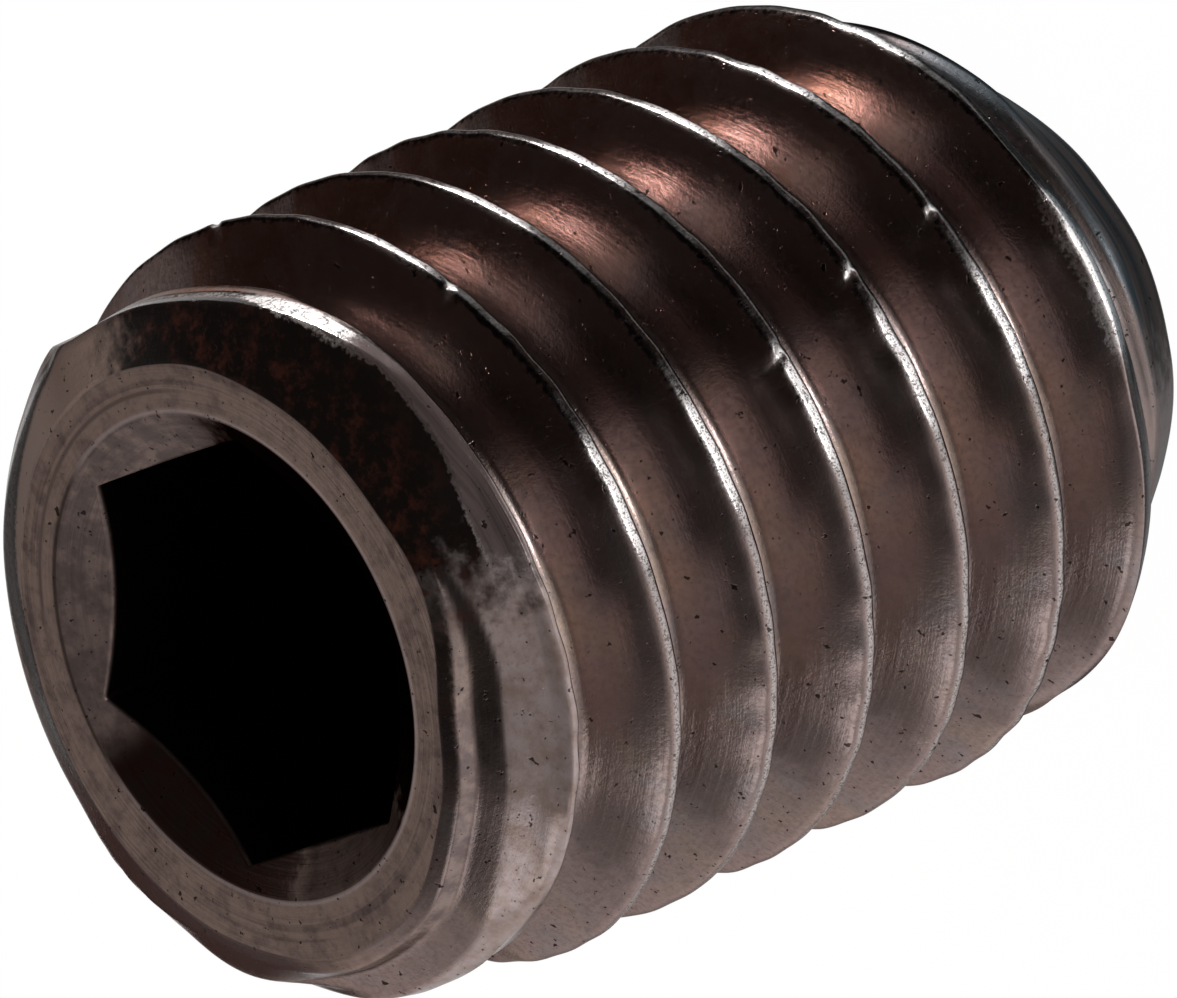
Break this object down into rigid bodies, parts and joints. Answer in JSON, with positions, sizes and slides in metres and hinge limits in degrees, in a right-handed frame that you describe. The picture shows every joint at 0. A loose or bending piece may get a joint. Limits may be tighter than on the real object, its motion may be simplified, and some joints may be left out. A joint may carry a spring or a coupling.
{
  "type": "socket set screw",
  "caption": "Headless set screw with a full-length right-hand thread, a hexagon socket in one end and a flat point on the other.",
  "frame": {"origin": "middle of the flat point, on the screw's axis", "axes": "+Z along the axis from the flat point up to the socket end; -Y is the side that the picture looks at from above"},
  "size_m": [0.006, 0.006, 0.0077],
  "materials": {
    "dark_steel": "alloy steel with a thin, slightly oily brown-black oxide; polished flanks, bright worn thread crests, plain turned socket end"
  },
  "bodies": {
    "root": {"screw": "dark_steel"}
  },
  "joints": []
}
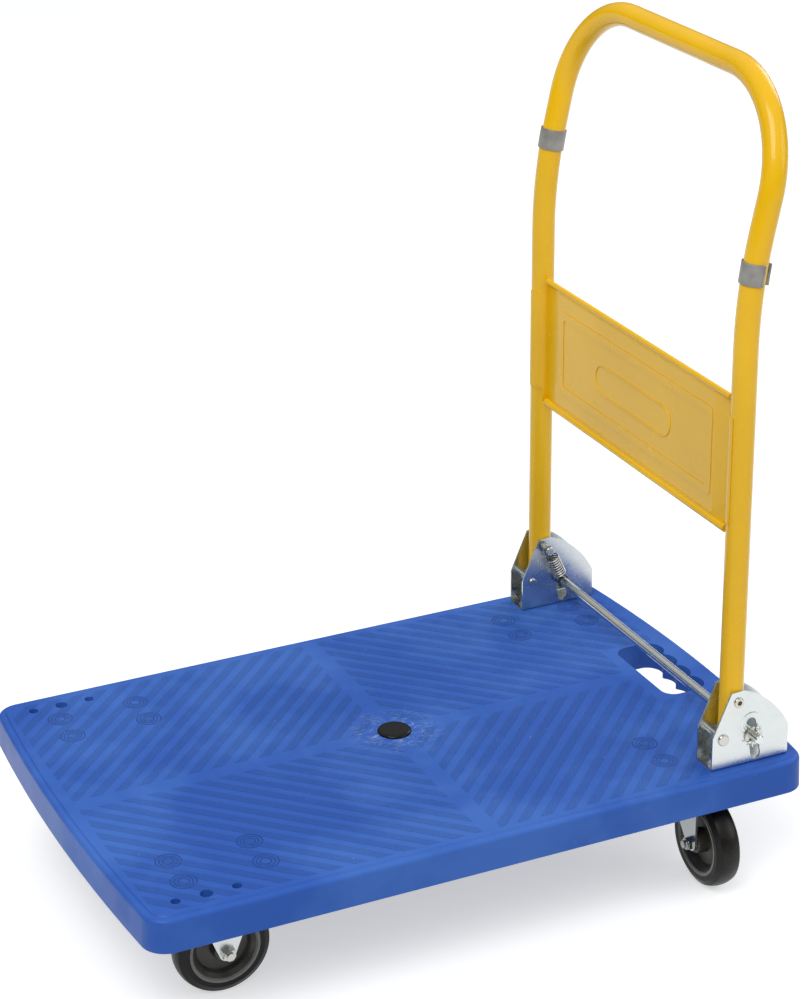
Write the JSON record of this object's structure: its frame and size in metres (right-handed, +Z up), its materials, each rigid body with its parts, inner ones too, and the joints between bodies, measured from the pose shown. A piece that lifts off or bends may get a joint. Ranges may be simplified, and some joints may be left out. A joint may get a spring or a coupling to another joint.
{
  "type": "folding platform cart",
  "caption": "Folding platform cart: moulded deck on fixed front and swivel rear casters, with a fold-down tube push handle locked upright by a spring-loaded foot rod.",
  "frame": {"origin": "on the floor under the middle of the deck", "axes": "+X is the way the cart is pushed, away from the handle; +Y is the cart's left; +Z is up"},
  "size_m": [0.7478, 0.5, 0.861],
  "materials": {
    "deck_plastic": "moulded blue polypropylene, satin, with stippled tread bands",
    "black_plastic": "satin black plug",
    "zinc_steel": "bright zinc plating with a faint blue tint",
    "spring_steel": "bare drawn steel",
    "yellow_paint": "gloss yellow powder coat",
    "grey_clip": "satin grey",
    "tyre_rubber": "smooth black solid rubber",
    "wheel_plastic": "dark grey moulded polypropylene with a lighter rim ring"
  },
  "bodies": {
    "platform": {"deck": "deck_plastic", "centre_cap": "black_plastic", "bracket_bolts": "zinc_steel", "bracket_washers": "zinc_steel", "bracket_nuts": "zinc_steel", "caster_screws": "zinc_steel", "bracket_left": "zinc_steel", "pivot_rivet_left": "zinc_steel", "stop_rivet_left": "zinc_steel", "stop_sleeve_left": "zinc_steel", "lock_spring_left": "spring_steel", "fixed_fork_left": "zinc_steel", "swivel_plate_left": "zinc_steel", "kingpin_left": "zinc_steel", "axle_bolt_front_left": "zinc_steel", "axle_nut_front_left": "zinc_steel", "bracket_right": "zinc_steel", "pivot_rivet_right": "zinc_steel", "stop_rivet_right": "zinc_steel", "stop_sleeve_right": "zinc_steel", "lock_spring_right": "spring_steel", "fixed_fork_right": "zinc_steel", "swivel_plate_right": "zinc_steel", "kingpin_right": "zinc_steel", "axle_bolt_front_right": "zinc_steel", "axle_nut_front_right": "zinc_steel"},
    "handle": {"handle_tube": "yellow_paint", "cross_panel": "yellow_paint", "tube_clip_left": "grey_clip", "tube_clip_right": "grey_clip"},
    "lock_bar": {"lock_rod": "zinc_steel", "lock_washers": "zinc_steel", "split_pins": "zinc_steel"},
    "swivel_left": {"swivel_fork_left": "zinc_steel", "race_balls_left": "spring_steel", "axle_bolt_rear_left": "zinc_steel", "axle_nut_rear_left": "zinc_steel"},
    "wheel_front_left": {"tyre_front_left": "tyre_rubber", "wheel_core_front_left": "wheel_plastic", "wheel_bush_front_left": "spring_steel"},
    "wheel_rear_left": {"tyre_rear_left": "tyre_rubber", "wheel_core_rear_left": "wheel_plastic", "wheel_bush_rear_left": "spring_steel"},
    "swivel_right": {"swivel_fork_right": "zinc_steel", "race_balls_right": "spring_steel", "axle_bolt_rear_right": "zinc_steel", "axle_nut_rear_right": "zinc_steel"},
    "wheel_front_right": {"tyre_front_right": "tyre_rubber", "wheel_core_front_right": "wheel_plastic", "wheel_bush_front_right": "spring_steel"},
    "wheel_rear_right": {"tyre_rear_right": "tyre_rubber", "wheel_core_rear_right": "wheel_plastic", "wheel_bush_rear_right": "spring_steel"}
  },
  "joints": [
    {"name": "handle_fold", "type": "hinge", "parent": "platform", "child": "handle", "pos_m": [-0.2822, 0, 0.2162], "axis": [0, 1, 0], "range_deg": [0, 90]},
    {"name": "lock_press", "type": "slide", "parent": "platform", "child": "lock_bar", "axis": [-0.1736, 0, -0.9848], "range_m": [0, 0.018], "stiffness_N_per_m": 1500, "springref_m": -0.012, "deforming": ["lock_spring_left", "lock_spring_right"]},
    {"name": "swivel_turn_left", "type": "hinge", "parent": "platform", "child": "swivel_left", "pos_m": [-0.265, 0.16, 0.115], "axis": [0, 0, 1], "continuous": true},
    {"name": "wheel_spin_front_left", "type": "hinge", "parent": "platform", "child": "wheel_front_left", "pos_m": [0.265, 0.16, 0.05], "axis": [0, 1, 0], "continuous": true},
    {"name": "wheel_spin_rear_left", "type": "hinge", "parent": "swivel_left", "child": "wheel_rear_left", "pos_m": [-0.265, 0.2, 0.05], "axis": [1, 0, 0], "continuous": true},
    {"name": "swivel_turn_right", "type": "hinge", "parent": "platform", "child": "swivel_right", "pos_m": [-0.265, -0.16, 0.115], "axis": [0, 0, 1], "continuous": true},
    {"name": "wheel_spin_front_right", "type": "hinge", "parent": "platform", "child": "wheel_front_right", "pos_m": [0.265, -0.16, 0.05], "axis": [0, 1, 0], "continuous": true},
    {"name": "wheel_spin_rear_right", "type": "hinge", "parent": "swivel_right", "child": "wheel_rear_right", "pos_m": [-0.265, -0.2, 0.05], "axis": [1, 0, 0], "continuous": true}
  ]
}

● ● ● ●

Pull out all lines containing "this".

Break this object down into rigid bodies, parts and joints. Answer in JSON, with positions, sizes and slides in metres and hinge limits in degrees, in a right-handed frame that you describe. The picture shows every joint at 0. A loose or bending piece may get a joint. Limits may be tighter than on the real object, its motion may be simplified, and some joints may be left out. A joint may carry a spring or a coupling.
Write the JSON record of this object's structure: its frame and size in metres (right-handed, +Z up), its materials, each rigid body with its parts, inner ones too, and the joints between bodies, measured from the pose shown. A piece that lifts off or bends may get a joint. Ranges may be simplified, and some joints may be left out. A joint may get a spring or a coupling to another joint.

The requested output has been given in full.